Forfait-jours, rappel des basiques : Entre autonomie et contrôle

Il est peu de dire que les forfait-jours ont permis d’imposer un principe de réalité : pour les salariés disposant d’une autonomie effective dans la gestion de leur travail, compter les heures et donc les heures supplémentaires est tout simplement impossible dans les faits. En revanche, compter des jours de travail est bien plus pertinent, simple et pratique pour les entreprises, ce qui explique le succès constant des forfaits jours depuis leur création avec les Lois AUBRY (1998).

Toutefois, mettre en œuvre des forfaits jours pour s’adapter à l’autonomie des salariés concernés suppose la réalisation de conditions incontournables et strictes (1), à charge ensuite pour l’employeur de faire les contrôles nécessaires (2), sauf à se mettre en risque (3), l’adage « la confiance n’exclut pas le contrôle » trouvant ici dans le monde du travail une illustration saisissante.

C’est donc sous le signe de la recherche d’un équilibre entre autonomie et contrôle qu’il faut rappeler les basiques du forfait jours.

  1. Les conditions pour mettre en œuvre les forfaits jours, expression de l’autonomie des salariés concernés :

3 conditions cumulatives sont à remplir :

a.
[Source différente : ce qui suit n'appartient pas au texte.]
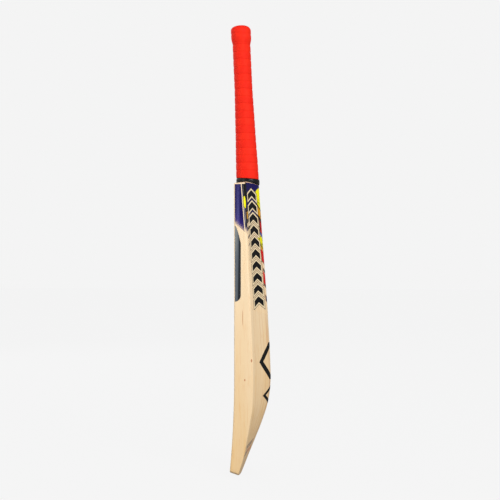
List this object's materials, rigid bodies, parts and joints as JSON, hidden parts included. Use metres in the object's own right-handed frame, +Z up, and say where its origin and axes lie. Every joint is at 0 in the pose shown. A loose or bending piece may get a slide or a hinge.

Être « autonome »

Avec un forfait-jours, le salarié n’est plus rémunéré en fonction du nombre d’heures qu’il effectue mais sur la base d’un nombre de jours travaillés sur l’année lui permettant de mener à bien la (les) mission(s) dont il est investi.

Le critère essentiel pour déterminer si un salarié peut être éligible à un forfait jours est celui de « l’autonomie dans l’organisation de son emploi du temps » (article L 3121-58 C.Trav).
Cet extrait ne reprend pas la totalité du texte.